The Mother gets 120 portions.
Each Haqeeqi sister gets 5 portions.

Example 3: A man dies leaving behind

  • 2 Granddaughters
  • 4 Grandsons
  • Paternal grandmother
  • Maternal grandmother
  • 12 Daughters
  • 3 Haqeeqi brothers
  • 4 wives

The haqeeqi brothers are excluded by the grandsons. Everyone else inherits.

We end up with the following chart:

All categories are problematic with the exception of the grandmothers’. Lets find our new base number.

We chose to first resolve the daughters and grandchildren categories.
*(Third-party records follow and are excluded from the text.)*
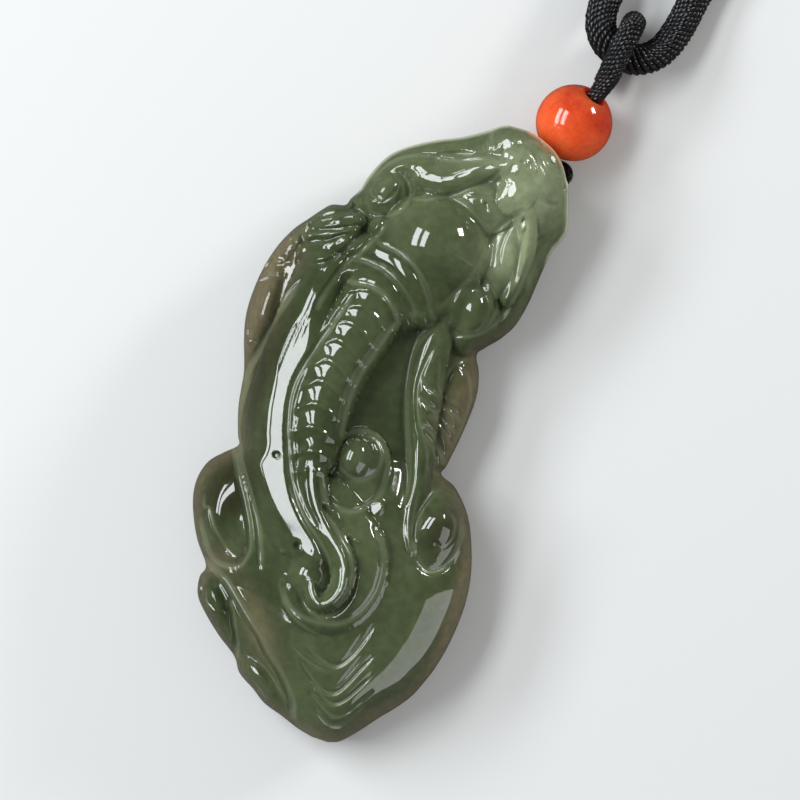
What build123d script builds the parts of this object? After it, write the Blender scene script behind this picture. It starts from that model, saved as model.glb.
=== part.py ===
from build123d import *
import math
import os

import numpy as np

# A jade pixiu pendant lying on its flat back. X runs across the carving, Y from its foot to its head,
# Z up out of the carved face. The origin is under the middle of the stone and bead, on the back.

# The carved stone, in millimetres
jade_length = 66.9
jade_width = 32.0
jade_thickness = 15.0
under_share = 0.36          # how far the flat back stands in from the edge, share of the edge's height
form_blend = 0.55           # rounding where one carved form runs into the next
rib_reach = 1.15            # how far the hollow beside a sharp rib of the spine reaches
rib_height = 0.27
mass_places = 5             # how many places across a section the plain mass is given at
rim_mixing = 0.5            # share of half a section over which one edge's rim runs into the other's

# How finely the carved face is cut into facets
rows_along = 100
places_across = 38
wall_rows = 3
outline_steps = 4
edge_crowding = 1.2         # how much the places across crowd towards the edges
edge_evening = 1.6          # stretch of the edge over which its inward way is evened out

# The agate bead and the drilled holes
bead_diameter = 8.0
bead_bore = 2.2
bead_gap = 0.25             # clear space between the bead and the edge of the head
bore_rise = 28.0            # degrees that the bead's bore tilts up towards the neck rope
hang_turn = 77.0            # degrees from +X to the way from the head's edge to the bead
cord_turn = 71.0            # degrees from +X to the way that the bore and the stem run
hole_diameter = 1.8
hole_overrun = 0.54         # how far each of the two holes runs past where they meet

# The cords
thread_diameter = 0.9
loop_diameter = 2.6
rope_diameter = 3.4
cord_gap = 0.15
knot_diameter = 6.4
knot_length = 13.0
knot_rounding = 1.28
thread_inset = 0.8          # how far inside the top of the bore the thread's two ends stop
first_exit = 0.35           # how far out of the bore the thread runs straight on its way down
second_exit = 0.30          # and on its way back up
arc_share = 0.45            # share of the shorter run beside a bend that the bend's arc may take

# Edge of the stone, a row for each section from the head's top to the foot's tip,
# shares of jade_width and jade_length.
SECTIONS = [
    # left_across, left_along, right_across, right_along
    (0.600, 0.998, 0.660, 1.000),
    (0.572, 0.991, 0.692, 0.998),
    (0.545, 0.981, 0.722, 0.994),
    (0.510, 0.969, 0.770, 0.984),
    (0.462, 0.955, 0.812, 0.966),
    (0.398, 0.940, 0.850, 0.937),
    (0.342, 0.924, 0.873, 0.909),
    (0.295, 0.907, 0.888, 0.890),
    (0.265, 0.891, 0.895, 0.874),
    (0.243, 0.871, 0.889, 0.859),
    (0.227, 0.849, 0.875, 0.842),
    (0.218, 0.829, 0.868, 0.823),
    (0.199, 0.811, 0.865, 0.805),
    (0.188, 0.798, 0.864, 0.793),
    (0.146, 0.791, 0.863, 0.783),
    (0.119, 0.777, 0.862, 0.772),
    (0.090, 0.758, 0.860, 0.756),
    (0.058, 0.737, 0.855, 0.737),
    (0.031, 0.710, 0.842, 0.710),
    (0.013, 0.681, 0.812, 0.684),
    (0.004, 0.655, 0.776, 0.663),
    (0.001, 0.638, 0.758, 0.648),
    (0.000, 0.618, 0.784, 0.624),
    (0.002, 0.596, 0.801, 0.597),
    (0.010, 0.573, 0.806, 0.570),
    (0.027, 0.546, 0.804, 0.540),
    (0.047, 0.521, 0.800, 0.512),
    (0.063, 0.499, 0.794, 0.488),
    (0.073, 0.474, 0.789, 0.468),
    (0.083, 0.449, 0.783, 0.454),
    (0.099, 0.424, 0.838, 0.443),
    (0.116, 0.403, 0.893, 0.418),
    (0.128, 0.389, 0.926, 0.395),
    (0.092, 0.371, 0.955, 0.365),
    (0.055, 0.350, 0.977, 0.336),
    (0.039, 0.323, 0.993, 0.304),
    (0.043, 0.295, 1.000, 0.271),
    (0.066, 0.264, 0.999, 0.236),
    (0.106, 0.229, 0.992, 0.202),
    (0.162, 0.195, 0.979, 0.169),
    (0.155, 0.175, 0.962, 0.143),
    (0.170, 0.147, 0.943, 0.119),
    (0.215, 0.124, 0.920, 0.100),
    (0.280, 0.099, 0.896, 0.084),
    (0.350, 0.077, 0.872, 0.070),
    (0.385, 0.055, 0.850, 0.056),
    (0.445, 0.039, 0.829, 0.042),
    (0.495, 0.024, 0.808, 0.029),
    (0.560, 0.015, 0.787, 0.017),
    (0.625, 0.005, 0.765, 0.007),
    (0.680, 0.000, 0.735, 0.001),
]

# Height of the plain mass at five places across a section and of the rim at its two edges, shares of
# jade_thickness, and the width of the rounding inside each rim, share of jade_width. A row for each
# place along.
MASS = [
    # along, left_edge, left, middle, right, right_edge, left_rim, right_rim, left_round, right_round
    (0.00, 0.34, 0.42, 0.48, 0.48, 0.40, 0.24, 0.24, 0.08, 0.10),
    (0.05, 0.38, 0.52, 0.62, 0.63, 0.50, 0.22, 0.28, 0.08, 0.12),
    (0.10, 0.42, 0.59, 0.72, 0.72, 0.57, 0.22, 0.32, 0.08, 0.13),
    (0.17, 0.46, 0.66, 0.80, 0.78, 0.62, 0.22, 0.36, 0.08, 0.13),
    (0.27, 0.50, 0.70, 0.83, 0.79, 0.62, 0.24, 0.36, 0.10, 0.13),
    (0.36, 0.52, 0.70, 0.80, 0.70, 0.54, 0.26, 0.32, 0.10, 0.10),
    (0.44, 0.50, 0.68, 0.74, 0.61, 0.46, 0.26, 0.26, 0.12, 0.08),
    (0.52, 0.48, 0.66, 0.69, 0.59, 0.44, 0.24, 0.24, 0.12, 0.07),
    (0.60, 0.44, 0.64, 0.69, 0.60, 0.44, 0.22, 0.24, 0.08, 0.07),
    (0.68, 0.42, 0.62, 0.74, 0.60, 0.46, 0.22, 0.28, 0.07, 0.08),
    (0.75, 0.44, 0.60, 0.76, 0.61, 0.48, 0.26, 0.30, 0.06, 0.08),
    (0.82, 0.48, 0.60, 0.73, 0.64, 0.52, 0.30, 0.34, 0.07, 0.09),
    (0.90, 0.52, 0.63, 0.72, 0.71, 0.60, 0.35, 0.46, 0.08, 0.09),
    (0.96, 0.56, 0.65, 0.72, 0.71, 0.62, 0.43, 0.52, 0.07, 0.08),
    (1.00, 0.56, 0.60, 0.64, 0.62, 0.58, 0.52, 0.52, 0.07, 0.08),
]

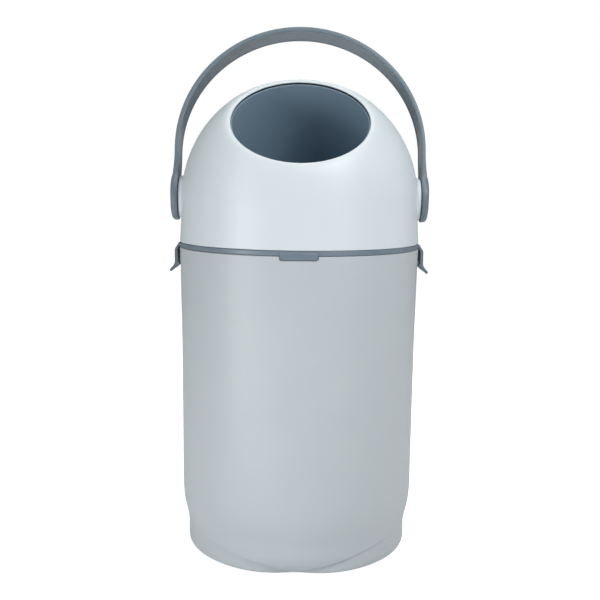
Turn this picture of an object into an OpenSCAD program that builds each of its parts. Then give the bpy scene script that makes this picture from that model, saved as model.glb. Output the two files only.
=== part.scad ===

The daughters category has 12 heads and 16 portions. These two numbers are tawafuq, with a GCF of 4.
The grandchildrens category has 10 heads and 1 portion. These two numbers are tabayun.

Now we know that we are dealing with the third possibility in the rules for resolving two categories. Therefore, we must multiply the wafq of the number of heads of the tawafuq category by the number of heads of the tabayun category.

12 ÷ 4 = 3 <—- wafq of 12
3 x 10 = 30 = X

The remaining category  – the wives –  has 4 heads and 3 portions. The heads-portions in this category are tabayun, thus Y = 4.

We now have to resolve X and Y.

30 and 4 are tawafuq (with a GCF of 2), which means we must apply the fourth sub-set rule to these numbers in order to end up with our new base number.

30 ÷ 2 = 15 ——-> 15 x 4 = 60
60 x 24 = 1440 <—– New base number.

New chart below:

Final Answer: The estate will be divided into 1440 equal portions:

Each Wife will get 45 portions.
The Paternal grandmother will get 120 portions.
The Maternal grandmother will get 120 portions.
Each Daughter will get 80 portions.
Each Granddaughter will get 6 portions.
Each Grandson will get 12 portions.

Insha’Allah, we hope this post was easy to understand. For further practice, we recommend that you re-do all examples on your own, but this time by pairing up different categories and resolving them in a different order. You should end up with the same final answer.

We end this post with a final exercise, the answer to which will be given in the next post, insha’Allah.

A man dies leaving behind:

  • 2 Wives
  • 5 Daughters
  • 2 Granddaughters
  • 3 Haqeeqi brothers

How will the estate be divided and distributed?